If the proposed changes are adopted, the minimum sentence under Article 361 (Act of International Terrorism) of the Russian Criminal Code will be increased to 12 years, from its current boundary of 10. The maximum sentence under Article 205 (Terrorist Act) will increase from 15 to 20 years, while that for Article 205.4 (Organising a Terrorist Association and Participating in One) will go from 10 to 15 years. The planned punishment under Article 281 (Sabotage) will increase from 15 to 20 years. The minimum sentence for recruitment would increase from five to seven years, while that for aiding terrorism would go from 10 to 12 years.

BBC Russian Service identifies seven Wagner burial sites

The BBC’s Russian Service has reported that it has been able to identify seven burial sites across Russia that Private Military Company (PMC) Wagner has been using for its fighters killed in Ukraine. At least 995 people are supposedly buried at these sites (BBC Russian Service, 11 April).


The sites identified by the BBC are located in the vicinity of Novosibirsk (Gusinobrodzkiy cemetery), Irkutsk (Aleksandrovskiy cemetery), Sverdlovsk Oblast (Berezovskiy cemetery), Luhansk, Samara Oblast (Nikolayevka cemetery), Bakinskaya (eponymous cemetery), Moscow Oblast (cemetery in village neighbouring Fryanovo).


According to the BBC, the relatives of at least 42 people buried at the sites were unaware of the deaths. Its investigation identified 2,901 convicts who have been killed in Ukraine.
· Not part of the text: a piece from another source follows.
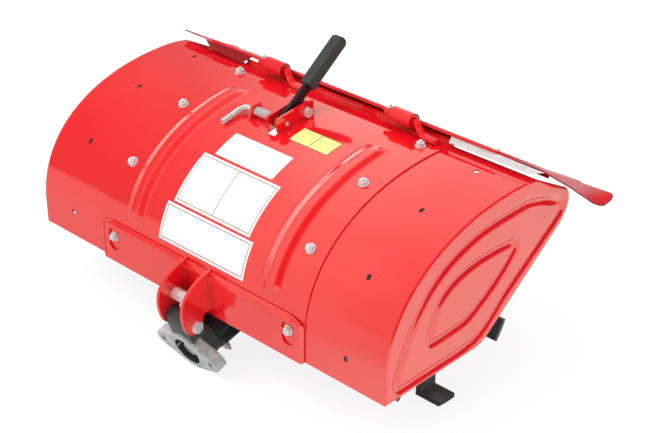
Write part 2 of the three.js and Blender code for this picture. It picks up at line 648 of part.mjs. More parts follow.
/** Middle board of the flap, with its folded front edge and stiffened rear edge. */
function flapBoard() {
  const { front, rear, half } = FLAP;
  const board = flapSheet([-half, half].map((x) => [[x, front, 0], [x, rear, 0]]), 1);
  const fold = (down, depth) => {
    const corners = [[down, -depth], [down + SHEET, -depth], [down + SHEET, 0.5], [down, 0.5]];
    const outline = corners.map(([d, above]) => onFlap(0, d, above));
    return slab(new THREE.Shape(outline.map((p) => new THREE.Vector2(p.y, p.z))), -half, half);
  };
  return join(board, fold(front, FLAP.frontFold), fold(rear - SHEET, FLAP.rearFold));
}

/** Wing of the right side: slides under the board; its outer front corner is bent down. */
const bentWing = () => flapSheet(WING, 5);

/** Wing of the left side, drawn on the right: its front corner lies level with the board. */
function levelWing() {
  const raised = ([x, down, above]) => [x, down, Math.max(above, WING_UNDER)];
  return flapSheet(WING.map((edges) => edges.map(raised)), 5);
}

/** Hinge tube welded to the flap's front edge. */
function hingeTube(x) {
  const half = HINGE.length / 2;
  const tube = barX(HINGE.tubeOuter, x - half, x + half, HINGE.y, HINGE.z, 24);
  return cut(tube, barX(HINGE.tubeInner, x - 60, x + 60, HINGE.y, HINGE.z, 16));
}

/** Bent round bar that a tube turns on, with its foot flattened on the hood. */
function hingePin(x) {
  const end = x + HINGE.length / 2;
  const { front, rear, near, far, thick } = HINGE_FOOT;
  const floor = Math.max(...standingOn(front, rear).map((point) => point.y));
  const middle = (front + rear) / 2;
  const bar = rod([
    new THREE.Vector3(end - HINGE.length - 10, HINGE.y, HINGE.z),
    new THREE.Vector3(end - 6, HINGE.y, HINGE.z),
    new THREE.Vector3(end + 5, HINGE.y, HINGE.z),
    new THREE.Vector3(end + 13, HINGE.y - 2, HINGE.z - 7),
    new THREE.Vector3(end + 20, middle, floor + 9),
    new THREE.Vector3(end + near + 8, middle, floor + 3),
  ], HINGE.rod, 6, 18);
  const foot = block(end + near, end + far, front, rear, floor, floor + thick);
  const above = block(x - 80, x + 140, 200, 400, 200, floor);
  return cut(join(bar, foot), above);
}

// ---------------------------------------------------------------- assembly

const paint = new THREE.MeshStandardMaterial({ color: 0xd9201a, roughness: 0.28, metalness: 0.1 });
const black = new THREE.MeshStandardMaterial({ color: 0x17181a, roughness: 0.45, metalness: 0.2 });
const castGrey = new THREE.MeshStandardMaterial({ color: 0x9a9c9e, roughness: 0.55, metalness: 0.7 });
const zinc = new THREE.MeshStandardMaterial({ color: 0xd4d8da, roughness: 0.3, metalness: 0.9 });
const rubber = new THREE.MeshStandardMaterial({ color: 0x2c2d2f, roughness: 0.7, metalness: 0 });
const tool = new THREE.MeshStandardMaterial({ color: 0x1b1b1c, roughness: 0.5, metalness: 0.4 });

const machine = new THREE.Group();

function add(name, body, material) {
  const mesh = new THREE.Mesh(geometryOf(body), material.clone());
  mesh.name = name;
  machine.add(mesh);
  return body;
}

/** Mirror image across the machine's middle plane. */
const mirrored = (body) => body.mirror([1, 0, 0]);

add('hood_center', hoodCentre(), paint);
add('hood_extension_right', hoodExtension(), paint);
add('hood_extension_left', mirrored(hoodExtension()), paint);
add('end_cap_right', endCap(), paint);
add('end_cap_left', mirrored(endCap()), paint);
add('front_strip', frontStrip(), paint);
add('coupling_ear_right', couplingEar(1), paint);
add('coupling_ear_left', couplingEar(-1), paint);
add('ear_cross_bolt', crossBolt(), zinc);
add('ear_spacer', barX(11, -EAR.inner + GAP, EAR.inner - GAP, -30, 26, 6), zinc);
add('coupling_flange', couplingFlange(), castGrey);
add('drive_housing', driveHousing(), black);
add('gearcase', gearcase(), black);
add('hood_mount', hoodMount(), black);

const clear = LEVER.half + BRACKET.clear;
add('lever_bracket_right', bracketPlate(LEVER.x + clear), paint);
add('lever_bracket_left', bracketPlate(LEVER.x - clear - BRACKET.thick), paint);
add('lever_pivot_bolt', pivotBolt(), zinc);
add('depth_lever', depthLever(), black);
add('lever_grip', leverGrip(), rubber);
add('depth_skid', depthSkid(), black);
add('lock_pin', lockPin(), zinc);
add('lock_pin_guide', lockPinGuide(), paint);
add('lock_pin_spring', lockPinSpring(), zinc);

add('flap_board', flapBoard(), paint);
add('flap_wing_right', bentWing(), paint);
add('flap_wing_left', mirrored(levelWing()), paint);
for (const [name, side] of [['left', -1], ['right', 1]]) {
  add(`hinge_tube_${name}`, hingeTube(side * HINGE.x), paint);
  add(`hinge_pin_${name}`, hingePin(side * HINGE.x), paint);
}

add('rotor_shaft', barX(SHAFT_RADIUS, -SHAFT_HALF, SHAFT_HALF, ROTOR.y, ROTOR.z, 24), tool);
for (const [name, side] of [['left', -1], ['right', 1]]) {
  ['inner', 'middle', 'outer'].forEach((place, i) => {
    add(`tine_star_${name}_${place}`, tineStar(side, i), tool);
  });
}
add('input_dog', inputDog(), castGrey);

// The origin is the middle of the floor under the whole machine.
const bounds = new THREE.Box3().setFromObject(machine);
machine.position.set(0, -(bounds.min.y + bounds.max.y) / 2, -bounds.min.z);

export default machine;
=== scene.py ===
"""Looks of a rotavator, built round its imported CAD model.

The CAD model gives every place. This script gives each piece its finish, swaps the plain
sheet-metal bodies for finely pressed ones, and adds bolts, welds, a coil spring and labels.
Sizes are in millimetres of the drawing frame, whose zero is the hood's front bottom edge in
the machine's middle plane; Datum turns them into metres of the row frame.
"""

import logging  # noqa: E402
import math  # noqa: E402
from collections.abc import Callable, Iterable, Iterator, Sequence  # noqa: E402
from contextlib import contextmanager  # noqa: E402
from dataclasses import dataclass, field  # noqa: E402
from enum import Enum  # noqa: E402

import bmesh  # noqa: E402
import bpy  # noqa: E402
import numpy as np  # noqa: E402
from mathutils import Matrix, Vector  # noqa: E402
from mathutils.geometry import delaunay_2d_cdt  # noqa: E402


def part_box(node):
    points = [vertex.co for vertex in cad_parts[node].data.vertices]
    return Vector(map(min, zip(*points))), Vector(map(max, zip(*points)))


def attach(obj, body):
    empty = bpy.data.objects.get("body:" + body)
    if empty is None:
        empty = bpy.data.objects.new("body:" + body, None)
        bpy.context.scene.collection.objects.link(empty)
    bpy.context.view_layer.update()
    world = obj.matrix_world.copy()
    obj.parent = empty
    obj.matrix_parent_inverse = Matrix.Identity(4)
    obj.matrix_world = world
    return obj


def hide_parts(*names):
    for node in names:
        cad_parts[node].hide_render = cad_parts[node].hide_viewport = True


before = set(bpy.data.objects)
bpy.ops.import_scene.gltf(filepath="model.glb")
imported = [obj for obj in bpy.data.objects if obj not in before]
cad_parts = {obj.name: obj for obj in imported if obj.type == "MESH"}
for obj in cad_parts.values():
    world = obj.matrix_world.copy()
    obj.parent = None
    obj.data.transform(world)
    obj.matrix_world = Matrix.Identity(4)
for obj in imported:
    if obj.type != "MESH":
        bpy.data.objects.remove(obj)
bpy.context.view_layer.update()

MM = 0.001
SHEET_CORNER = 38.0
ROUND_CORNER = 50.0
SHEET_FACE = 2.3
log = logging.getLogger("rotavator")

Colour = tuple[float, float, float]
Point = tuple[float, float, float]
Flat = tuple[float, float]
Reach = tuple[float, float, float, float]


class Body(Enum):
    """The CAD bodies that pieces ride on."""

    HOOD = "hood"
    FLAP = "flap"
    LEVER = "lever"
    ROTOR = "rotor"
    INPUT = "input"


class Slot(Enum):
    """Names of material slots, which nothing in this script uses."""

    RED = "red_paint"
    BLACK = "black_paint"
    CASTING = "grey_casting"
    STEEL = "bare_steel"
    ZINC = "zinc_steel"
    RUBBER = "grip_rubber"


class Side(Enum):
    """The two ends of the machine, as the sign of X."""

    LEFT = -1
    RIGHT = 1

    @property
    def word(self) -> str:
        """The side's name as it stands in node names."""
        return self.name.lower()


# ------------------------------------------------------------------ places


@dataclass(frozen=True)
class Datum:
    """Where the drawing's zero lies in the row frame, in metres."""

    y: float
    z: float

    @classmethod
    def from_frame(cls) -> "Datum":
        """Reads the zero off the right end cap, whose front bottom corner it is."""
        low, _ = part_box("end_cap_right")
        return cls(low[1], low[2])

    def at(self, x: float, y: float, z: float) -> Vector:
        """Turns a point of the drawing into the row frame.

        Args:
            x: millimetres towards the machine's right end.
            y: millimetres behind the hood's front edge.
            z: millimetres above the hood's bottom edge.

        Returns:
            The point in metres.
        """
        return Vector((x * MM, self.y + y * MM, self.z + z * MM))

    def all(self, points: Iterable[Point]) -> list[Vector]:
        """Turns many points of the drawing into the row frame."""
        return [self.at(*point) for point in points]


DATUM = Datum.from_frame()


def segment(a: Flat, b: Flat, steps: int) -> list[Flat]:
    """Points along a straight line, ends included."""
    return [(a[0] + (b[0] - a[0]) * t, a[1] + (b[1] - a[1]) * t) for t in np.linspace(0, 1, steps)]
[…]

In a separate but relevant development, a Krasnodar pensioner who has been tracking Russian Private Military Company (PMC) burials has reportedly been forced to quit Russia after receiving threats from Wagner (Nastoyashcheye Vremya, 5 April).

Other stories of interest
  • A man has been detained in Karachayevo-Cherkessia on suspicion of participating in an attack on Pskov paratroopers in Chechnya in 2000, as part of a group led by Shamil Basayev and Emir Khattab (Caucasian Knot, 6 April).
  • Azerbaijan has conducted mass arrests of people accused of plotting a coup on behalf of Iran (OC Media, 6 April). It comes after an assassination attempt on an MP that the authorities labelled a terrorist attack (see last week’s Threatologist Eurasia).
  • A Stavropol native has been sentenced to 10 years for joining the Islamic State in July 2022 and planning to commit unspecified crimes on behalf of the group (Caucasian Knot, 8 April).
  • A 60-year-old resident of Karachayevo-Cherkessia has been arrested on suspicion of recruiting people to the banned USSR (alternatively Union of Slavic Forces of Rus or Union of Soviet Socialist Republics) group (Caucasian Knot, 7 April).
  • Andrey Medvedev, a former Wagner commander who defected to Norway, has been detained after illegally entering Sweden to buy cigarettes (Novaya Gazeta, 7 April). His defection and subsequent legal issues were covered in the 26 January and 2 March editions of Threatologist Eurasia.
  • Leaked US intelligence documents suggest that Wagner has sought to purchase weapons and equipment from Turkey. Whether the Turkish government was aware and whether the efforts were successful are unknown (Washington Post, 8 April).
  • Russian Human Rights Ombudswoman Tatyana Moskalkova met with Wagner owner Yevgeniy Prigozhin to discuss cooperation. No further details of the meeting were provided (RAPSI, 11 April).